According to statistics from the General Department of Customs, the monthly gas import volume was around 60,000 tons in the second half of last year. Together with the domestically-produced volume, Vietnam still has an ample gas stockpile for the demand in at least one month. Meanwhile, it is noticeable that the import volume in last year’s fourth quarter shrank considerably to a monthly average of 42,476 tons. This figure is understandable due to a decline in building material production, one of the industries using a large volume of gas.
However, the gas import has increased again since early this year. According to the General Department of Customs, the volume imported in January amounted to 72,421 tons, up nearly 29% from the same month last year. Besides, the General Statistics Office estimates the volume in February to reach some 72,000 tons.
Perhaps it is because the global prices has been forecast to go up, prompting enterprises to purchase more.
The contract price of gas import is set on global prices plus premium. The premium consisting of transport fees, insurance fees and interests for suppliers currently ranges from US$75 to US$100 per ton. According to the General Statistics Office, the average price of imported gas inclusive of premium was US$921 per ton in January and US$1,075 in the first two weeks of February.
That local gas traders took the global price which has inched up to US$1,205 per ton since early this month as an excuse for the instant retail price rise is unconvincing. Moreover, any batches of gas purchased from March 1 at the new global price cannot appear on the local market when the retail price increased. It is obvious that the retail price adjustment has brought in for gas traders a considerable profit.
Of course, it is clear that the local price has to depend on the market. Besides, there are no enterprises wanting to take high risks caused by the price volatility. However, gas traders often increase the local price in line with the global price rise, but they always hesitate to lower the selling price when the input price drops. Some years ago, when the global price fell strongly, gas trading firms still did not want to revise down the selling price but took large stockpiles which had been bought at a high price as an excuse for the slow price adjustment.

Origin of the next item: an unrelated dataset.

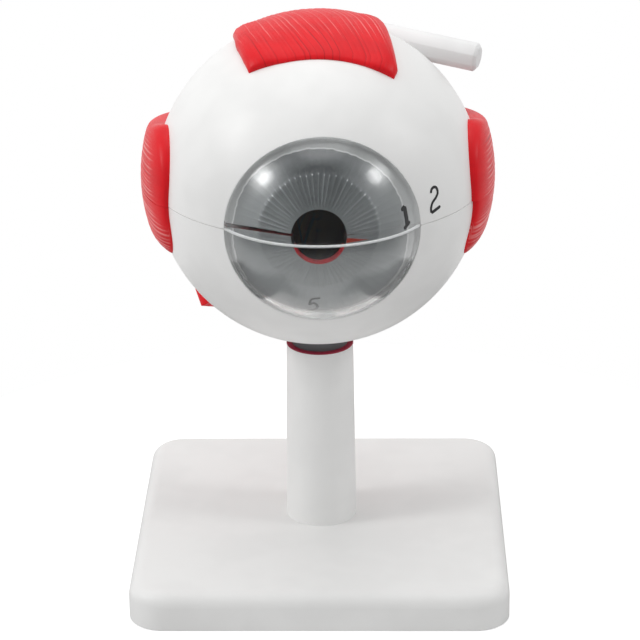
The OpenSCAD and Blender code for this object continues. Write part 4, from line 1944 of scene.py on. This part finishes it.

There is no doubt that these firms hold the initiative while their kings, the customers, are always at a disadvantage.
Is the gas market manipulated?
In the U.S. dollar, the current retail price in Vietnam is around US$1,850 per ton. However, the point lies in whether this price accurately reflects the real costs of enterprises or not. So far, production costs of gas trading firms have yet to be made clear, except for input prices.
The import price, or the domestic buying price, has reached US$1,205 per ton, and if inclusive of the value-added tax, it will amount to US$1,325. Therefore, the gap between the retail and input prices is over US$525 dollar, or nearly VND11 million. This figure is quite remarkable compared to the discrepancy between the production cost and the profit of VND900 per liter of oil set by the Ministry of Finance. In maybe in congruous to compare gas with oil as the selling volume and model of these two products are not identical. However, this issue is in need of an answer from the Ministry of Finance to ensure transparency.
Although gas is included in the State’s list for price management, increasing or declining gas prices are totally at the disposal of trading firms. This is different from oil, electricity or many other items as the price adjustment of such products is set by the ministries of finance, and industry and trade, or based on evaluations of the Price Management Department.
One strange thing is that the gas price adjustment is always made at the same time as if trading firms have reached a unanimous agreement. This poses big questions which are whether gas trading firms are really competing with each other, and whether they have any tacit agreements to manipulate and set prices or not.
Another illogical point is the price calculation for gas produced domestically. Each ton of gas sold by PV Gas will bear the transport, insurance fees and premiums for sellers and import tax. The specific premium level depends on the bidding prices which normally range from US$75 to US$100 offered by firms participating in the bid to purchase gas. PV Gas has for many times explained that the addition of the transport, insurance fees and premiums to the domestic price is aimed at creating a common ground for domestic and global price, ensuring fairness for other gas importers. However, can such way of calculation ensure fairness for consumers? Why aren’t such fees used to set up a price stabilization fund which benefits both traders and their customers?
The Government’s role in managing the gas price is very faint. The retail price has soared by 44% from February last year while the import price has only risen by 28% and the foreign exchange rate between Vietnam dong and U.S. dollar has changed little. The Price Management Department should have scrutinized all these issues instead of saying that “the gas price rise is inevitable!”